Çözmesi gerekenler, vatan millet sakarya ile vaziyeti idare etmeye çalışıyor.
Müflis vatandaşın Ecevit’in önüne yazar kasa fırlattığı dönemin bile çok ötesindeyiz bugün.
Hani artık bugünlerde ana maksat karın doyurabilmek ya.. Sağlıklı gıdaya erişimi falan geçtik; yeter ki mideler boş kalmasın.
Eh, kış geldi çattı; millet ısınmak zorunda.
Kömürün tonu, neredeyse bir asgari ücret…
Doğalgaz fiyatları ikiye katlanmış.
Bir hafta önce açtık kombiyi; akşamları üşüyoruz zira. O da yarım gün yanıyor, yarım gün kapalı.
Bir haftalık kullanımın karşılığı üç yüz on beş lira…
Tam gün yaksak, ayda iki bin lirayı geçecek.
Hani elektrik, hani su?
***
İŞİN özeti, faizden, kurdan beslenenlerin hızla zenginleştiği..
Çalışanın, emekçinin, çiftçinin, esnafın, işsizin, emeklinin hızla garibanlaştığı bir ortam.
Önümüzdeki süreç, zenginleşme ve garibanlaşma hızının artacağı kesin.
Bugüne dek herkes susup oturmayı tercih etti.
Bir zamanlar hükümetler devirip hükümetler kuran anlı şanlı iş adamı örgütleri falan.. El pençe divandı.
Sendikalar, şunlar bunlar.. Hemen hepsi ‘mış’ gibi yapıyordu.
Muhalefet derseniz, laf, söz, bağırış çağırış gani.. Ama öneri yok, tavsiye yok, program yok.

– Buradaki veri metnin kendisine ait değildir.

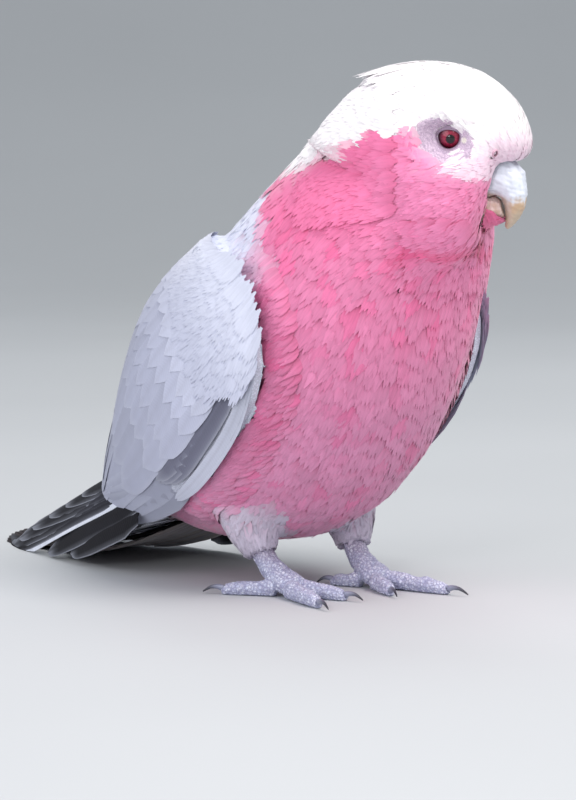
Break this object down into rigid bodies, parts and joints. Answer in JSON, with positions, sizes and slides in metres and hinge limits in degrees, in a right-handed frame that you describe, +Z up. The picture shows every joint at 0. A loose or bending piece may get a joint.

Kimsesizlerin kimsesinden makarna bulgur bekleyen vatandaş, bu sahipsizlik ortamında kime inansın, kime güvensin, kimin arkasında dursun?
***
SÖZÜN özü şudur: Otoyollara atılan asfalt yenmiyor.. Şehir hastanelerinin duvarlarını kemiremiyorsun. Kanal projeleri, santraller, köprüler, demir yolları şunlar bunlar, cebindeki para pula dönen yoksul vatandaşın çaresizliğine çözüm olmuyor.